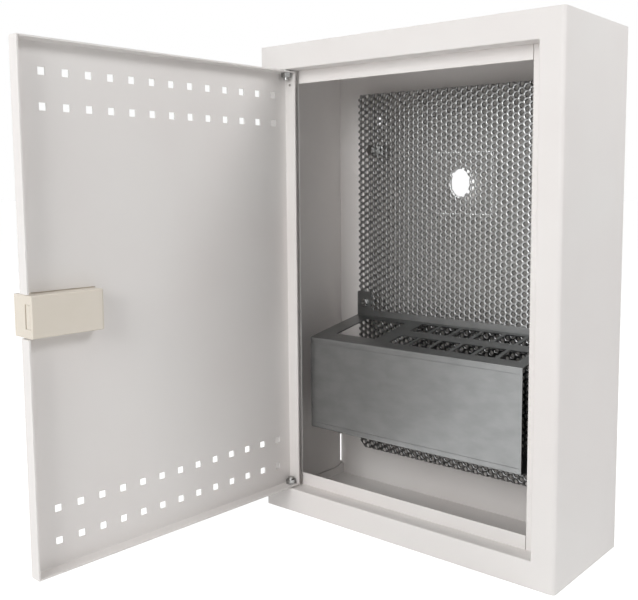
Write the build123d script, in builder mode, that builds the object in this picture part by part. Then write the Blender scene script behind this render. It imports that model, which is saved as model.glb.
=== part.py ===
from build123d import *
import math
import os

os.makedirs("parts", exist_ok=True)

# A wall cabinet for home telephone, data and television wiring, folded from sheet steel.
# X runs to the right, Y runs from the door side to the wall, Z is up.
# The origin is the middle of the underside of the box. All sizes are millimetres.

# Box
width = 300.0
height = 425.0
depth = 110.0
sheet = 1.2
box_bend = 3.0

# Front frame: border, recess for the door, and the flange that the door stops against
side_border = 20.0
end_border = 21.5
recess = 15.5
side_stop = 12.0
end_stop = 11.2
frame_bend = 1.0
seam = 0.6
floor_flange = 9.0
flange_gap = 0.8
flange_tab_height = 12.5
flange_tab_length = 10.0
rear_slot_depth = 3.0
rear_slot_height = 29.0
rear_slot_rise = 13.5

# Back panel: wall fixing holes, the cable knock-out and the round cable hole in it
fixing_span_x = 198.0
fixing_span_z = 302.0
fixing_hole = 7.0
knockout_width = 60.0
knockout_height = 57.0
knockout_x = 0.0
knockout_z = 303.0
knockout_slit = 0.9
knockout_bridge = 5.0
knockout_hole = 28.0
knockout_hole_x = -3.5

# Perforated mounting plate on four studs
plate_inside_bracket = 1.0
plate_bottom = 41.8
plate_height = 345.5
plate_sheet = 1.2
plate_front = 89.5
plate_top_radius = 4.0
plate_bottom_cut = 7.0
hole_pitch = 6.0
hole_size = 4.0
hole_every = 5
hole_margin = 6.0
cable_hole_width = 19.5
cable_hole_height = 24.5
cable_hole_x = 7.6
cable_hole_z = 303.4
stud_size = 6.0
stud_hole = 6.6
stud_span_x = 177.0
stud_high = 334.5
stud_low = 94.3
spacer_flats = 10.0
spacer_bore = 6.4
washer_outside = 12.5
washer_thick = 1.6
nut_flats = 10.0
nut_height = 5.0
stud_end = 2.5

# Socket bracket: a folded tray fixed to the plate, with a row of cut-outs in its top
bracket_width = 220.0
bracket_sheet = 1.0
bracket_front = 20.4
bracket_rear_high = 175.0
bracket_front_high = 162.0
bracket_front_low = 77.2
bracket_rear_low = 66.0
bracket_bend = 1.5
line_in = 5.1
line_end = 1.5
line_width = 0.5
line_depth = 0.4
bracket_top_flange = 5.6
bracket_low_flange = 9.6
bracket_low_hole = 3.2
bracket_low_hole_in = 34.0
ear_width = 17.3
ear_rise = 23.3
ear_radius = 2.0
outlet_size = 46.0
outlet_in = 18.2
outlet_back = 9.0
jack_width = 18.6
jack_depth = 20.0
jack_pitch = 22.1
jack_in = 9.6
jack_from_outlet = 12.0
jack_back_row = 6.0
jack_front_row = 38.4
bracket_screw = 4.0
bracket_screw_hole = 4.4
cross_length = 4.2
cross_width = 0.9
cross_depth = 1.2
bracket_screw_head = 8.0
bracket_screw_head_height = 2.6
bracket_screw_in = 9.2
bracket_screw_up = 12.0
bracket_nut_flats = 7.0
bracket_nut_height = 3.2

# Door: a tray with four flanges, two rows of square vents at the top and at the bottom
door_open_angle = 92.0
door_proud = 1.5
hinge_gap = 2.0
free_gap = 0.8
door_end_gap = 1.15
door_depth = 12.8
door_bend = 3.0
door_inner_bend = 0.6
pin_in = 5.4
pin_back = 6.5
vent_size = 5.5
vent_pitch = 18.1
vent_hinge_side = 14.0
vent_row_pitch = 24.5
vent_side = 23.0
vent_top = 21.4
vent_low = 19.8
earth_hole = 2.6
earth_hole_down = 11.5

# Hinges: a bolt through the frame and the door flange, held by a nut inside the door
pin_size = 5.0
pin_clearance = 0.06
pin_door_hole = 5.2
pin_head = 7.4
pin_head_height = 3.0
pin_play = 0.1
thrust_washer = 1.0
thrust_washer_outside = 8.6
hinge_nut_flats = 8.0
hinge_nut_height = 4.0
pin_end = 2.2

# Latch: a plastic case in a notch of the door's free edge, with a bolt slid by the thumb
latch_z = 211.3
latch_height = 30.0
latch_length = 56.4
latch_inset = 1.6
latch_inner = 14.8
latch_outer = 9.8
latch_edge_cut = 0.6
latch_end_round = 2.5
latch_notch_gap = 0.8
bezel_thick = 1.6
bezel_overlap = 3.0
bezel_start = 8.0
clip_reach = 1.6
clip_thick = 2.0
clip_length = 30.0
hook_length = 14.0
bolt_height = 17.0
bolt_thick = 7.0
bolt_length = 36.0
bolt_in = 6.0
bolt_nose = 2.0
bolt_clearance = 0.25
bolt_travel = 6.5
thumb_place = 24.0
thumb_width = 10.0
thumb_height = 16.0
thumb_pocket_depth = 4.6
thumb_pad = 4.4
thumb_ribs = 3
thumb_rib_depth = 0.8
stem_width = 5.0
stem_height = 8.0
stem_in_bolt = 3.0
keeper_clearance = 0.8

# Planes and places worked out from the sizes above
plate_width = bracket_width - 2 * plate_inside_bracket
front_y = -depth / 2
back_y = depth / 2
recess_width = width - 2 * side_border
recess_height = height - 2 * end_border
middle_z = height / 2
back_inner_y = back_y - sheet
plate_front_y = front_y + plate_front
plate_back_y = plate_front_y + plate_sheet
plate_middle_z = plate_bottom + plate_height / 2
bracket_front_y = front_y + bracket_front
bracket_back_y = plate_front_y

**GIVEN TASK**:
Without leaving anything out, quote all the data.

**RESPONSE FOR THIS EXERCISE**:
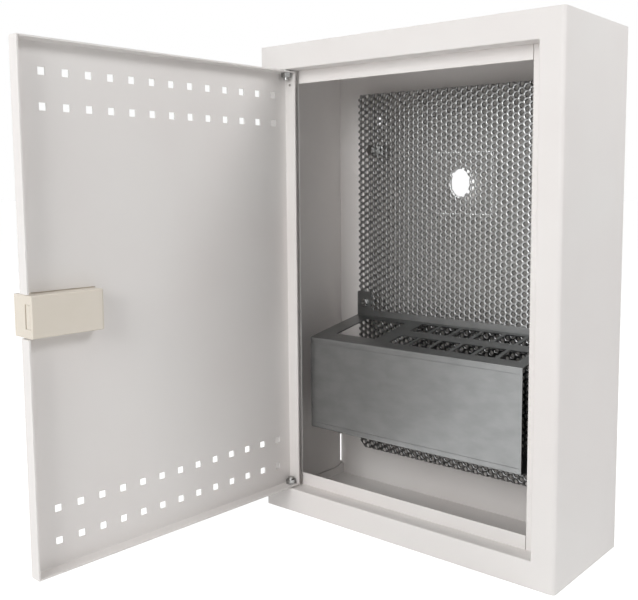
Write the build123d script, in builder mode, that builds the object in this picture part by part. Then write the Blender scene script behind this render. It imports that model, which is saved as model.glb.
=== part.py ===
from build123d import *
import math
import os

os.makedirs("parts", exist_ok=True)

# A wall cabinet for home telephone, data and television wiring, folded from sheet steel.
# X runs to the right, Y runs from the door side to the wall, Z is up.
# The origin is the middle of the underside of the box. All sizes are millimetres.

# Box
width = 300.0
height = 425.0
depth = 110.0
sheet = 1.2
box_bend = 3.0

# Front frame: border, recess for the door, and the flange that the door stops against
side_border = 20.0
end_border = 21.5
recess = 15.5
side_stop = 12.0
end_stop = 11.2
frame_bend = 1.0
seam = 0.6
floor_flange = 9.0
flange_gap = 0.8
flange_tab_height = 12.5
flange_tab_length = 10.0
rear_slot_depth = 3.0
rear_slot_height = 29.0
rear_slot_rise = 13.5

# Back panel: wall fixing holes, the cable knock-out and the round cable hole in it
fixing_span_x = 198.0
fixing_span_z = 302.0
fixing_hole = 7.0
knockout_width = 60.0
knockout_height = 57.0
knockout_x = 0.0
knockout_z = 303.0
knockout_slit = 0.9
knockout_bridge = 5.0
knockout_hole = 28.0
knockout_hole_x = -3.5

# Perforated mounting plate on four studs
plate_inside_bracket = 1.0
plate_bottom = 41.8
plate_height = 345.5
plate_sheet = 1.2
plate_front = 89.5
plate_top_radius = 4.0
plate_bottom_cut = 7.0
hole_pitch = 6.0
hole_size = 4.0
hole_every = 5
hole_margin = 6.0
cable_hole_width = 19.5
cable_hole_height = 24.5
cable_hole_x = 7.6
cable_hole_z = 303.4
stud_size = 6.0
stud_hole = 6.6
stud_span_x = 177.0
stud_high = 334.5
stud_low = 94.3
spacer_flats = 10.0
spacer_bore = 6.4
washer_outside = 12.5
washer_thick = 1.6
nut_flats = 10.0
nut_height = 5.0
stud_end = 2.5

# Socket bracket: a folded tray fixed to the plate, with a row of cut-outs in its top
bracket_width = 220.0
bracket_sheet = 1.0
bracket_front = 20.4
bracket_rear_high = 175.0
bracket_front_high = 162.0
bracket_front_low = 77.2
bracket_rear_low = 66.0
bracket_bend = 1.5
line_in = 5.1
line_end = 1.5
line_width = 0.5
line_depth = 0.4
bracket_top_flange = 5.6
bracket_low_flange = 9.6
bracket_low_hole = 3.2
bracket_low_hole_in = 34.0
ear_width = 17.3
ear_rise = 23.3
ear_radius = 2.0
outlet_size = 46.0
outlet_in = 18.2
outlet_back = 9.0
jack_width = 18.6
jack_depth = 20.0
jack_pitch = 22.1
jack_in = 9.6
jack_from_outlet = 12.0
jack_back_row = 6.0
jack_front_row = 38.4
bracket_screw = 4.0
bracket_screw_hole = 4.4
cross_length = 4.2
cross_width = 0.9
cross_depth = 1.2
bracket_screw_head = 8.0
bracket_screw_head_height = 2.6
bracket_screw_in = 9.2
bracket_screw_up = 12.0
bracket_nut_flats = 7.0
bracket_nut_height = 3.2

# Door: a tray with four flanges, two rows of square vents at the top and at the bottom
door_open_angle = 92.0
door_proud = 1.5
hinge_gap = 2.0
free_gap = 0.8
door_end_gap = 1.15
door_depth = 12.8
door_bend = 3.0
door_inner_bend = 0.6
pin_in = 5.4
pin_back = 6.5
vent_size = 5.5
vent_pitch = 18.1
vent_hinge_side = 14.0
vent_row_pitch = 24.5
vent_side = 23.0
vent_top = 21.4
vent_low = 19.8
earth_hole = 2.6
earth_hole_down = 11.5

# Hinges: a bolt through the frame and the door flange, held by a nut inside the door
pin_size = 5.0
pin_clearance = 0.06
pin_door_hole = 5.2
pin_head = 7.4
pin_head_height = 3.0
pin_play = 0.1
thrust_washer = 1.0
thrust_washer_outside = 8.6
hinge_nut_flats = 8.0
hinge_nut_height = 4.0
pin_end = 2.2

# Latch: a plastic case in a notch of the door's free edge, with a bolt slid by the thumb
latch_z = 211.3
latch_height = 30.0
latch_length = 56.4
latch_inset = 1.6
latch_inner = 14.8
latch_outer = 9.8
latch_edge_cut = 0.6
latch_end_round = 2.5
latch_notch_gap = 0.8
bezel_thick = 1.6
bezel_overlap = 3.0
bezel_start = 8.0
clip_reach = 1.6
clip_thick = 2.0
clip_length = 30.0
hook_length = 14.0
bolt_height = 17.0
bolt_thick = 7.0
bolt_length = 36.0
bolt_in = 6.0
bolt_nose = 2.0
bolt_clearance = 0.25
bolt_travel = 6.5
thumb_place = 24.0
thumb_width = 10.0
thumb_height = 16.0
thumb_pocket_depth = 4.6
thumb_pad = 4.4
thumb_ribs = 3
thumb_rib_depth = 0.8
stem_width = 5.0
stem_height = 8.0
stem_in_bolt = 3.0
keeper_clearance = 0.8

# Planes and places worked out from the sizes above
plate_width = bracket_width - 2 * plate_inside_bracket
front_y = -depth / 2
back_y = depth / 2
recess_width = width - 2 * side_border
recess_height = height - 2 * end_border
middle_z = height / 2
back_inner_y = back_y - sheet
plate_front_y = front_y + plate_front
plate_back_y = plate_front_y + plate_sheet
plate_middle_z = plate_bottom + plate_height / 2
bracket_front_y = front_y + bracket_front
bracket_back_y = plate_front_y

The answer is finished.